Содержание комментировать не стоит, так думали самые передовые и преданные партии дочери и сыновья, воспитанные в духе советского прихлебательства. Хотя, мнение оно и есть мнение, только меня несколько смутила анонимность. Адрес я прочитал на почтовом штампе.

Примечание: письма мне выдавали в АХО комбината (административно-хозяйственный отдел). При вручении первого, девки, иначе их не назову, откровенно смеялись. По молодости и глупости тогда я не понял причины смеха. Позднее рассмотрел, что конверт вскрывался и был проклеен канцелярским клеем. Значит девки его читали. Потому лучшего определения они не стоят.

Второе письмо согрело душу и напомнило армейское обещание. В нем речь шла о… бородатых мушкетерах.
Думаете, это конец рассказа о бороде? Ничуть! Как практиковалось в те времена, газета дала небольшую подборку, собрав два полярных и одно нейтральное мнения читателей. Пенсионер писал в духе Тани М. Студенты неизвестного института подержали меня, но фамилий своих не назвали, их тоже гоняли за штаны, усы-бороды и длинные волосы.
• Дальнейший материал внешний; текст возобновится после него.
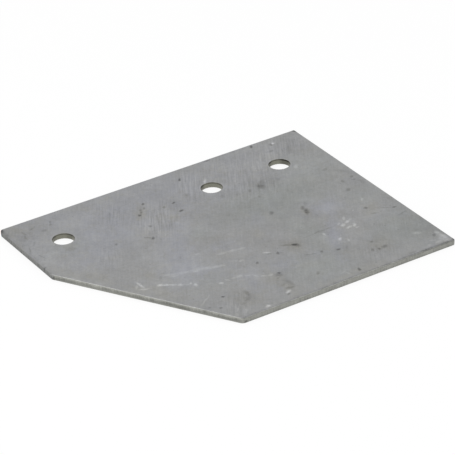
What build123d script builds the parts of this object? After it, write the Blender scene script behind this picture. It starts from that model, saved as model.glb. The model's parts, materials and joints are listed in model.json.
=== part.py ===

И, наконец, кто-то написал, что ему ни жарко, ни холодно от модных течений, жить они не мешают.

P.S. Cегодня все видится смешным, а тогда было не до смеха. Примечательно, что никто из моих коллег на участке ни разу не сказал мне «фи» или еще как-то обозначил мое поведение. Финалом истории стала квитанция о переводе мне 4 рублей 24 копеек – гонорар за 30 строчек в газете.

В те годы мы не знали слов дресс-код и за модой следили все, кому не лень. В моем случае эстетами выступили технари.